I am loved I am told that every day and I am also told to look at life differently at some points and laugh it off. I agree I had to laugh several things off which was a good thing or I would have been mad the whole week and miserable. My family and I mean all of my family have been there supporting me. I was in he bathroom thinking what can i do to make it better? I was thinking of several professors and how they went through there training. I could name them off who are inspirations to me. Steven G. Schmid,  Christopher Marvin Will, and Michael Cobb. They all have made me want to become a better student, husband, and father. now of course I am not a father or a husband yet. In five months I will be a husband! Which brings me to my next subject.


Even though life has been stressful I have always had someone by my side saying it is going to work. I sometimes don't take that advice I look at the worst sometimes. I mean being jobless and having everything to worry about scares me a little. My fiancé, bless her soul, is always there for me. I have cried a lot this week because I have been breaking down and asking God himself what can I do? Now haven't got the answer directly but Amanda has always been there saying it will be okay. I am a 20 year old man I have a long way to go. I have a fiancé who loves me and a family to back me up. Even when life gets you down it is hard to pull yourself back down from everything going around you!

Monday, January 23, 2012

been a while!

So it has been quite some time since i blogged so i guess I better start again. I am sitting in my math class and all I can think about is the future that is ahead of me. I hope I get a job, I hope I can support my wife, pay bills, you know all that  fun stuff. I have come to the conclusion that I am a poor fellow. I mean yes I work my tail off at school, I have applied at so many jobs and no one wants me. I finally got an interview. Any who that is not the point the point is that I have more than I need to survive. I can't believe how blessed I really am. I have a car sure it is old and it is a 91 but still it gets me from point A to point B and it is really nice to have that.

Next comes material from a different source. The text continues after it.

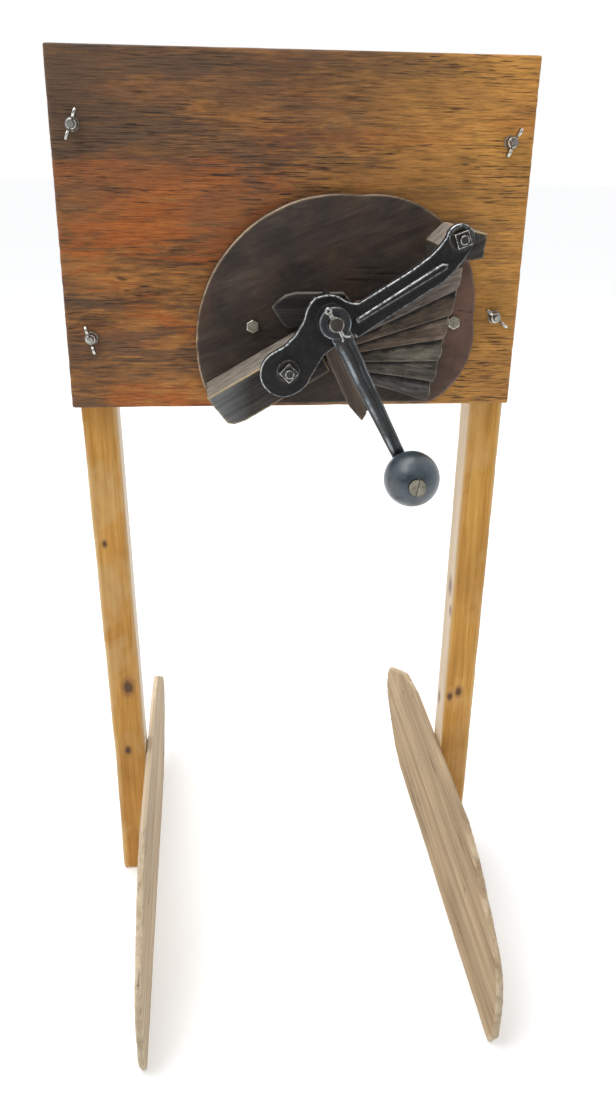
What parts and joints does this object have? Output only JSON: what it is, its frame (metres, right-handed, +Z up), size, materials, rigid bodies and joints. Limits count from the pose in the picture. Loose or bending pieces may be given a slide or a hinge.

I have a house a TV a laptop. The point is that I don't need a flat screen would it be nice? Yes it would be but I have also decided in the end I can't eat a flat screen.

One thing I have been missing a lot in my fiancé. I mean I saw her yesterday but it is getting harder, and harder to say goodbye at the end of the night. I hate making that drive home because I am tired I just want to cuddle with my sweetheart. Life is cruel sometimes. Such as morals rules that the human themselves have made. One thing is that means it is going to be sweeter in the long run and it is going to be awesome. Amanda says don't leave. I wish I didn't have to but rules are rules. Only a couple more months until the wedding. I can just see it I am really excited. To call Amanda my wife and it is going to be awesome. I feel like I have everything I need. Now all I want is a job. I got an interview from a dairy farm called Winder Dairy I hope I get it It would be sweet if I did. Hell I would even take a milk man job as long as it pays the bills.


Life is good. Challenges come up then stress hits but at the end of the day we know or at least I should know that everything is going to be okay.